AIM:
Quote the whole listing verbatim.

DATA:
--
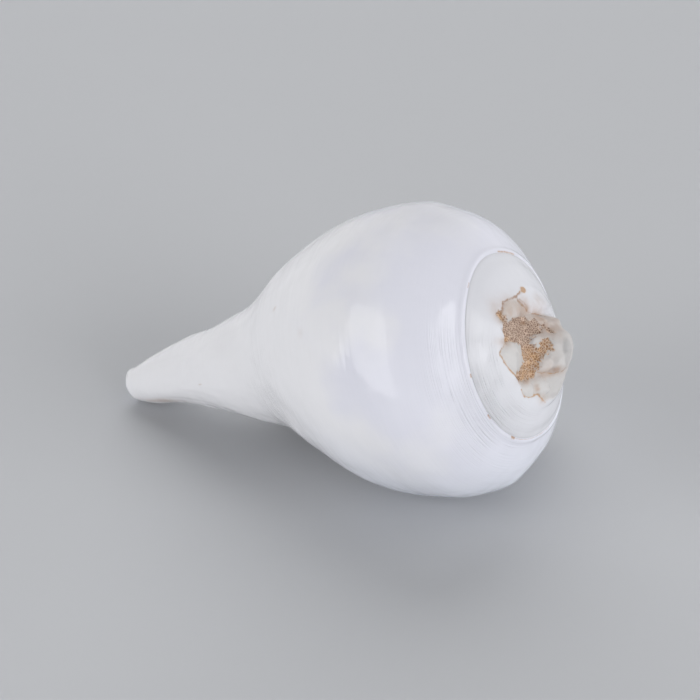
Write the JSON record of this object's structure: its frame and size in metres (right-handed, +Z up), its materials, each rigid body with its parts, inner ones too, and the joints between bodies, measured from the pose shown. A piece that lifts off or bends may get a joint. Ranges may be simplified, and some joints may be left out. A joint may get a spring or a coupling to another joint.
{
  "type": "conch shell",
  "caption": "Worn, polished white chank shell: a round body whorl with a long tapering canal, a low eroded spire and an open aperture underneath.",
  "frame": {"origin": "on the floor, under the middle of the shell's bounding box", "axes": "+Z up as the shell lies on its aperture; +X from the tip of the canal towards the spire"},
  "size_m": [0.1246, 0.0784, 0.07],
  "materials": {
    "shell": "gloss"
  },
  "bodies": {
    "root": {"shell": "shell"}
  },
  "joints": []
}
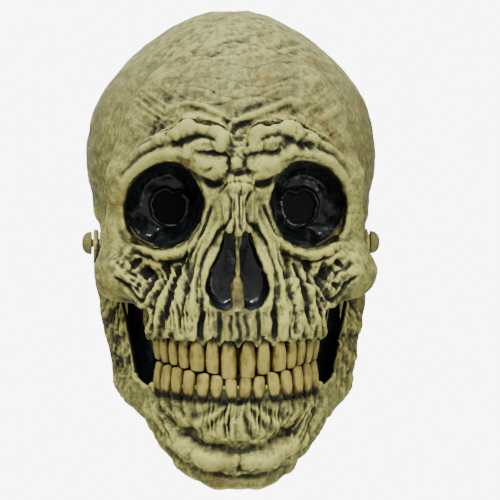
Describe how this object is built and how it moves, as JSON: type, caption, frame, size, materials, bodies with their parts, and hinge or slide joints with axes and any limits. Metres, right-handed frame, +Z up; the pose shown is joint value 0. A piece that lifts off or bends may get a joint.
--
THE RESPONSE:
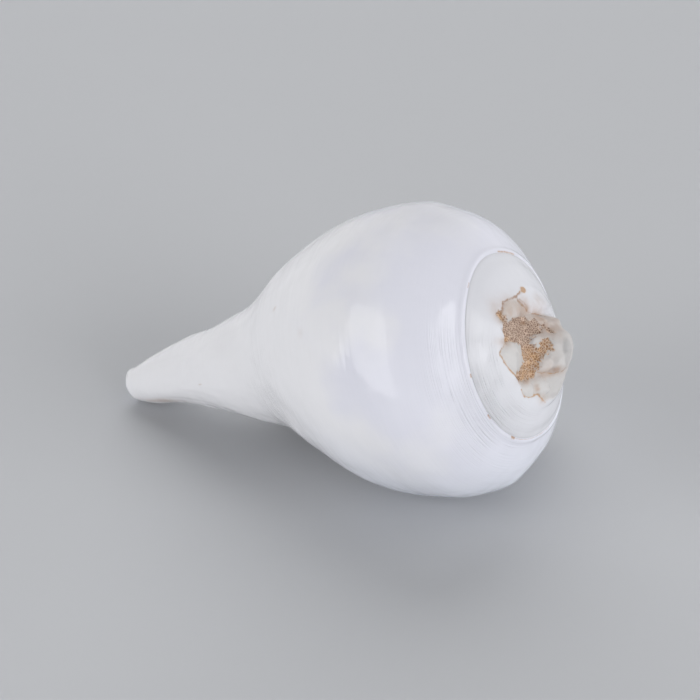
Write the JSON record of this object's structure: its frame and size in metres (right-handed, +Z up), its materials, each rigid body with its parts, inner ones too, and the joints between bodies, measured from the pose shown. A piece that lifts off or bends may get a joint. Ranges may be simplified, and some joints may be left out. A joint may get a spring or a coupling to another joint.
{
  "type": "conch shell",
  "caption": "Worn, polished white chank shell: a round body whorl with a long tapering canal, a low eroded spire and an open aperture underneath.",
  "frame": {"origin": "on the floor, under the middle of the shell's bounding box", "axes": "+Z up as the shell lies on its aperture; +X from the tip of the canal towards the spire"},
  "size_m": [0.1246, 0.0784, 0.07],
  "materials": {
    "shell": "gloss"
  },
  "bodies": {
    "root": {"shell": "shell"}
  },
  "joints": []
}
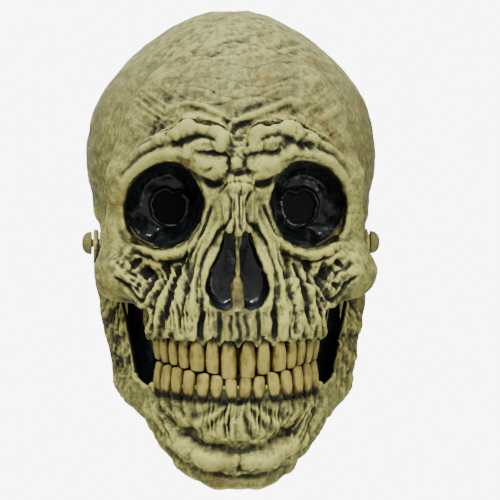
Describe how this object is built and how it moves, as JSON: type, caption, frame, size, materials, bodies with their parts, and hinge or slide joints with axes and any limits. Metres, right-handed frame, +Z up; the pose shown is joint value 0. A piece that lifts off or bends may get a joint.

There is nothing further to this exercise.